**WRITTEN EXERCISE:** Collect each line containing "empty".

══ DATA SHOWN

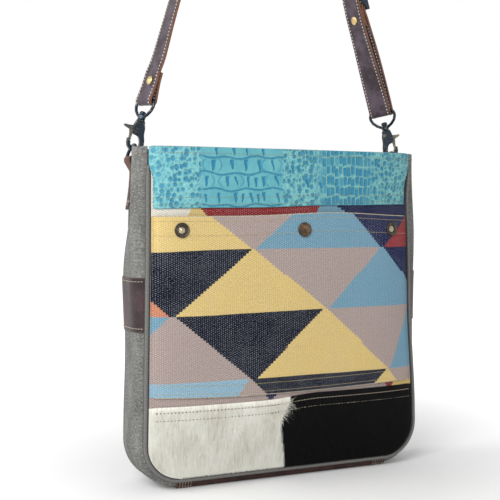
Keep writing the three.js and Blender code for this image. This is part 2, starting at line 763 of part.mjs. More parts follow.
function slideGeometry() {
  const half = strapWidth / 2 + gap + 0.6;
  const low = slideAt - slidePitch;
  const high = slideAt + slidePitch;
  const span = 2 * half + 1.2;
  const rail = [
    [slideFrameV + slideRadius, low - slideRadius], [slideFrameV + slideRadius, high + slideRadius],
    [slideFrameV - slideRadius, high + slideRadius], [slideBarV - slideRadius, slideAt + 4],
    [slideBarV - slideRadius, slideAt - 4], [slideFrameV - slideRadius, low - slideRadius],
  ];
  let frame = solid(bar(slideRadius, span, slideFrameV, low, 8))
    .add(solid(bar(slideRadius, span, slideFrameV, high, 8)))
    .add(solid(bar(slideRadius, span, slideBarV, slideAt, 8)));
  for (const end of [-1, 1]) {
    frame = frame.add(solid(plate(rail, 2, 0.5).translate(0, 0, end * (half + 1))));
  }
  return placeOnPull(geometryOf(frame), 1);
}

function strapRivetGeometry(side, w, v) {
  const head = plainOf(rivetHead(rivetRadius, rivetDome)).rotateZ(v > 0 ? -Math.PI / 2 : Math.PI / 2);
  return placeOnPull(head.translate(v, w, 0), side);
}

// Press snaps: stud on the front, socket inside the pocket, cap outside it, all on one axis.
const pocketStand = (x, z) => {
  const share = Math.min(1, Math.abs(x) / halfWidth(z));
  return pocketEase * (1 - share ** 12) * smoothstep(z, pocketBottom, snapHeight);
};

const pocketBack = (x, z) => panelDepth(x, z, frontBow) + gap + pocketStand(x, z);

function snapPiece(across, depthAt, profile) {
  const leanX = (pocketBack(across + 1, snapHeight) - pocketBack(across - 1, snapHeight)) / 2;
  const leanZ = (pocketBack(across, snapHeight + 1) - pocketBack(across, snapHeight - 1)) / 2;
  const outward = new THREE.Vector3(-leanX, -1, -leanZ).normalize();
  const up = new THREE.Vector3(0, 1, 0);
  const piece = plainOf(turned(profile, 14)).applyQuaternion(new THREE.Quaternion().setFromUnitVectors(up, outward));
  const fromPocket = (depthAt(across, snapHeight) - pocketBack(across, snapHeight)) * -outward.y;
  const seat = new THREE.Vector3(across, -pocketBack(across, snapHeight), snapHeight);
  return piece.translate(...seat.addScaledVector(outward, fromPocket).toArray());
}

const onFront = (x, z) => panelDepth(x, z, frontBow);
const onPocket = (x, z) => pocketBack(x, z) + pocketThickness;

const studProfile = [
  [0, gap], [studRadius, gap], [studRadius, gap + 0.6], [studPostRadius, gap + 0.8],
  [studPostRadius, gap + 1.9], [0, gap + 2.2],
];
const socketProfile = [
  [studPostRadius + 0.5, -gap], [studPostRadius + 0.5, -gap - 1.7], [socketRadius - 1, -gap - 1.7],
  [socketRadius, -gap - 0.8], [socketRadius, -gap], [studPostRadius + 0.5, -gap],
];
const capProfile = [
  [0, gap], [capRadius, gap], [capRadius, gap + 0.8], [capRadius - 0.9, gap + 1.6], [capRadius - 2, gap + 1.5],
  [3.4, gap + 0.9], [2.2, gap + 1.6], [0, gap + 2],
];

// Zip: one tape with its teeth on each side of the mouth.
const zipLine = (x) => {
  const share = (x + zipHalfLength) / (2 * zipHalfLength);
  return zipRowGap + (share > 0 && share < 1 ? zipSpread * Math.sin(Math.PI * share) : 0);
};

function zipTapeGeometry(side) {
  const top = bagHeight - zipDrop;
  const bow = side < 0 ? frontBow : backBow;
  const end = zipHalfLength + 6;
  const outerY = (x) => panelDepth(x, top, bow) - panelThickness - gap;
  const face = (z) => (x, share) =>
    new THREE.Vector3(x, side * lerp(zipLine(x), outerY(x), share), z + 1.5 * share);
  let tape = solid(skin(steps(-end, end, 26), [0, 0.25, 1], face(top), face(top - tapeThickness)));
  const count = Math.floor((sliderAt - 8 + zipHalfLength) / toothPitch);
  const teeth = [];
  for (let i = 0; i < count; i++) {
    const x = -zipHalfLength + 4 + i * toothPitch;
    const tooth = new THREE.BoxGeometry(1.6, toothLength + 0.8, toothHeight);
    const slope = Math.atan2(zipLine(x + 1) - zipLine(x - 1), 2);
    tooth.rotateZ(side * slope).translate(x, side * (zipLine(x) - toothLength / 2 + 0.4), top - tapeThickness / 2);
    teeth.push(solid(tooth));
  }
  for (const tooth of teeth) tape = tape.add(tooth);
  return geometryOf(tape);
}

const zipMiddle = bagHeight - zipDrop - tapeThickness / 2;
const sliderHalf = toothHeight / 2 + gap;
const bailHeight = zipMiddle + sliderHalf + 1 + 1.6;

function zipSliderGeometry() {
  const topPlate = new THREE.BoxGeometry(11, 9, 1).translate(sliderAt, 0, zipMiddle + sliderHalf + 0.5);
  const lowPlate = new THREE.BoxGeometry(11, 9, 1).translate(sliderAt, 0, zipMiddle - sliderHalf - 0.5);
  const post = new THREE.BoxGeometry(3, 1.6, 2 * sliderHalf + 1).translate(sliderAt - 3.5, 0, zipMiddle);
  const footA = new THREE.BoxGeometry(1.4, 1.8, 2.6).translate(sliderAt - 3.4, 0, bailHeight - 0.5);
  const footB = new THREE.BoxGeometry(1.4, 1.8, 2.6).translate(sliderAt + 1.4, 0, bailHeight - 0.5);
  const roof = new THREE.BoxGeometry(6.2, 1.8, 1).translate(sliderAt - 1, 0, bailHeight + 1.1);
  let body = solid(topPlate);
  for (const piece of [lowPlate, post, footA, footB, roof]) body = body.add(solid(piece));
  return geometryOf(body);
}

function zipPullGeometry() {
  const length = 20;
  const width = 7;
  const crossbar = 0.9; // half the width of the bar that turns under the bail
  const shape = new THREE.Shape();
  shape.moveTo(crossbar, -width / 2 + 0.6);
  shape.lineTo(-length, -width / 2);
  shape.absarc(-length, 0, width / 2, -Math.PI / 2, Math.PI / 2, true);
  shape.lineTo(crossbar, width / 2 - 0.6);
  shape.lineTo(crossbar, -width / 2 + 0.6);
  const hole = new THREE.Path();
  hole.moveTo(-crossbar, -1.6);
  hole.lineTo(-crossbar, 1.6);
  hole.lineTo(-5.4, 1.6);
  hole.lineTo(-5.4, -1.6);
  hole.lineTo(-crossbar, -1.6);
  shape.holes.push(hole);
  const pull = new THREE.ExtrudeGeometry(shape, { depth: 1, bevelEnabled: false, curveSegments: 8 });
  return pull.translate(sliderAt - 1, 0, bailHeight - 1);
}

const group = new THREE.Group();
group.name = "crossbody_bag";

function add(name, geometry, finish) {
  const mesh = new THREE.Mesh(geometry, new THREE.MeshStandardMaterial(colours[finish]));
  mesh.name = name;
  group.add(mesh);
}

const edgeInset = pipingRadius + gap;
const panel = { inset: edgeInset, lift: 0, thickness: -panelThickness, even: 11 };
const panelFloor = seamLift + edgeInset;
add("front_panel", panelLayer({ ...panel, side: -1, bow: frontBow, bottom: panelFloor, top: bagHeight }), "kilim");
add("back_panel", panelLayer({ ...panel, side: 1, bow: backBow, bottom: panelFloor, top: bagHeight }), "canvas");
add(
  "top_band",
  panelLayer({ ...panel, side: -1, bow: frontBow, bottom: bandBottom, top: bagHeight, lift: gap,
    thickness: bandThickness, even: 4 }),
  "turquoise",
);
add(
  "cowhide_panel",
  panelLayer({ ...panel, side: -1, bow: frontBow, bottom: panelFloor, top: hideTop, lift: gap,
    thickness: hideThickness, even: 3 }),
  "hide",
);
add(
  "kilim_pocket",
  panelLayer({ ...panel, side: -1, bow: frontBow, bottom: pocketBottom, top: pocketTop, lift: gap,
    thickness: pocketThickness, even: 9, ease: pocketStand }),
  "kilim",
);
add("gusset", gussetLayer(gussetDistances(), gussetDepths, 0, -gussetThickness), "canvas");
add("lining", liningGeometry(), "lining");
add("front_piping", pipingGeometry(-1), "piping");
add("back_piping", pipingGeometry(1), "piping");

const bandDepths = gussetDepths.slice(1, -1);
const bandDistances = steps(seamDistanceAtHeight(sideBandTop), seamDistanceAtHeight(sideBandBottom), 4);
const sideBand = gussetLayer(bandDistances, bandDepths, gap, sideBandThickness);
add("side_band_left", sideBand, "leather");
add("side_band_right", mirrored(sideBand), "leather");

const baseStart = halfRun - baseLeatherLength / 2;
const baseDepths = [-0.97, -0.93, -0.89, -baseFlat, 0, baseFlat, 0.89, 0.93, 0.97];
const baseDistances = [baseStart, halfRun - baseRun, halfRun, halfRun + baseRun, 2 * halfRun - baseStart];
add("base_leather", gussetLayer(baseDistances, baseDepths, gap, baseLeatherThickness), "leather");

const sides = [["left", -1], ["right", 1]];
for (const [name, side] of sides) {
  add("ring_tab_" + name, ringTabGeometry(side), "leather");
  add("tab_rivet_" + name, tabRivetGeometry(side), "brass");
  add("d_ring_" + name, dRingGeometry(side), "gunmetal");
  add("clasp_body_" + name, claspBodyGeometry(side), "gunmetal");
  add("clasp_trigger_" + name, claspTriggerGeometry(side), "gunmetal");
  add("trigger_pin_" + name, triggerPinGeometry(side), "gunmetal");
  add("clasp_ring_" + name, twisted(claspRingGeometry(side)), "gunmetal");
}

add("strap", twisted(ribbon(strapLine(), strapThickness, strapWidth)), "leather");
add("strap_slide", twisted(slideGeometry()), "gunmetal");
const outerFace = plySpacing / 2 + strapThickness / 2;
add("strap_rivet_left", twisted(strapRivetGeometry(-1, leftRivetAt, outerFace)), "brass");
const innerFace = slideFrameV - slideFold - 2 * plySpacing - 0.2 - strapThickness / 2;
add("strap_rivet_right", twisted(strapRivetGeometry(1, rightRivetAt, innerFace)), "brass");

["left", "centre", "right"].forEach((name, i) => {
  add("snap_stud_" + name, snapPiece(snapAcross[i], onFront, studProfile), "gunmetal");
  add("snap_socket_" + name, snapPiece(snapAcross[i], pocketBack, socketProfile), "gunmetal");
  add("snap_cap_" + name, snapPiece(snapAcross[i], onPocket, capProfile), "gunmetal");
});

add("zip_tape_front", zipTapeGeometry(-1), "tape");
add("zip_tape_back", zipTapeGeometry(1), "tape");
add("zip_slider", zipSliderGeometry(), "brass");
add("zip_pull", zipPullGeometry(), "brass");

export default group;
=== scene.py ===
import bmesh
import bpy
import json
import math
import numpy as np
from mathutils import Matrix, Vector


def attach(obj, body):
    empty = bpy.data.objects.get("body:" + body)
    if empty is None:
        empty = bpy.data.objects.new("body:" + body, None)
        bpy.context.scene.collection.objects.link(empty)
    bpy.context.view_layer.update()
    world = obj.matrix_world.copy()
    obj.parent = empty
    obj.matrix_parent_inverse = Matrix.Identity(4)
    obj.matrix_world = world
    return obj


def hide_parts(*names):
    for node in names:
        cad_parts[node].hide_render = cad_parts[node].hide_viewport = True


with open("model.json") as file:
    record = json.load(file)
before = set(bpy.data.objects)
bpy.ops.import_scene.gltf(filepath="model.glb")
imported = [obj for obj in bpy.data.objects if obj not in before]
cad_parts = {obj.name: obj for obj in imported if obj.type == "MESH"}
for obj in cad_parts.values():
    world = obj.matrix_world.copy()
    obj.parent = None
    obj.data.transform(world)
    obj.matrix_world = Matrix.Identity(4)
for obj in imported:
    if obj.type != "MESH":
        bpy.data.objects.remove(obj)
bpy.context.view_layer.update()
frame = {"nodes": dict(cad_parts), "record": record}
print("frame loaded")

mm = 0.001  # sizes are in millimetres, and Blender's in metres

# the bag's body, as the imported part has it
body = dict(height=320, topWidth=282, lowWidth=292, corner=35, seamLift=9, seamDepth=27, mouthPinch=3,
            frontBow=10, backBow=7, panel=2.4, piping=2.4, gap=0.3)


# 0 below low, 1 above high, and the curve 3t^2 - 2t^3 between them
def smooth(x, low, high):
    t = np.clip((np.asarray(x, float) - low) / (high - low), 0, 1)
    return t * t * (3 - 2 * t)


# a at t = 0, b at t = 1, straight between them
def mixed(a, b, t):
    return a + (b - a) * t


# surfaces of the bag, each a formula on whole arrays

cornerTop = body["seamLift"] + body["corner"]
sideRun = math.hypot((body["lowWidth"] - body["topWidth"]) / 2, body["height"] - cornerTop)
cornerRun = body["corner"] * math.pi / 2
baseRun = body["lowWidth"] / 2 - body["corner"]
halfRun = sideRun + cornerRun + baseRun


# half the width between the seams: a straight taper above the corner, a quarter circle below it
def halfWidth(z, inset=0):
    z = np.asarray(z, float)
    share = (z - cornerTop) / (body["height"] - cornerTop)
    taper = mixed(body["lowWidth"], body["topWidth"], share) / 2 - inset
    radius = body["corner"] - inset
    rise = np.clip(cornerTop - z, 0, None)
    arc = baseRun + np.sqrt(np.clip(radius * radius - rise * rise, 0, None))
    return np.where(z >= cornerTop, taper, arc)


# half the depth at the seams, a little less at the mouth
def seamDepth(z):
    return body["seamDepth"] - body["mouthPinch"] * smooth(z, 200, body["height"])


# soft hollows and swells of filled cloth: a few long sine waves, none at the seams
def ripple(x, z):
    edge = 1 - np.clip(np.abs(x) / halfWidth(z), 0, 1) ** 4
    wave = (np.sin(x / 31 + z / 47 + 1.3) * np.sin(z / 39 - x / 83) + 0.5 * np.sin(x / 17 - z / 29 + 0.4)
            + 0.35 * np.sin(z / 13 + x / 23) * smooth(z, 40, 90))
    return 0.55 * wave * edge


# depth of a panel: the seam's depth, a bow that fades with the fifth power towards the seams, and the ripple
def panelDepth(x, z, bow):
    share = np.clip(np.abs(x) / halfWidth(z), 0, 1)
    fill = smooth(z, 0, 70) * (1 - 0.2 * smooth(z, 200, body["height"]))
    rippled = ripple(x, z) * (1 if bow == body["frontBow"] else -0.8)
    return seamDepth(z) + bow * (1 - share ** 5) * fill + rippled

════

**FINAL ANSWER:**
    empty = bpy.data.objects.get("body:" + body)
    if empty is None:
        empty = bpy.data.objects.new("body:" + body, None)
        bpy.context.scene.collection.objects.link(empty)
    obj.parent = empty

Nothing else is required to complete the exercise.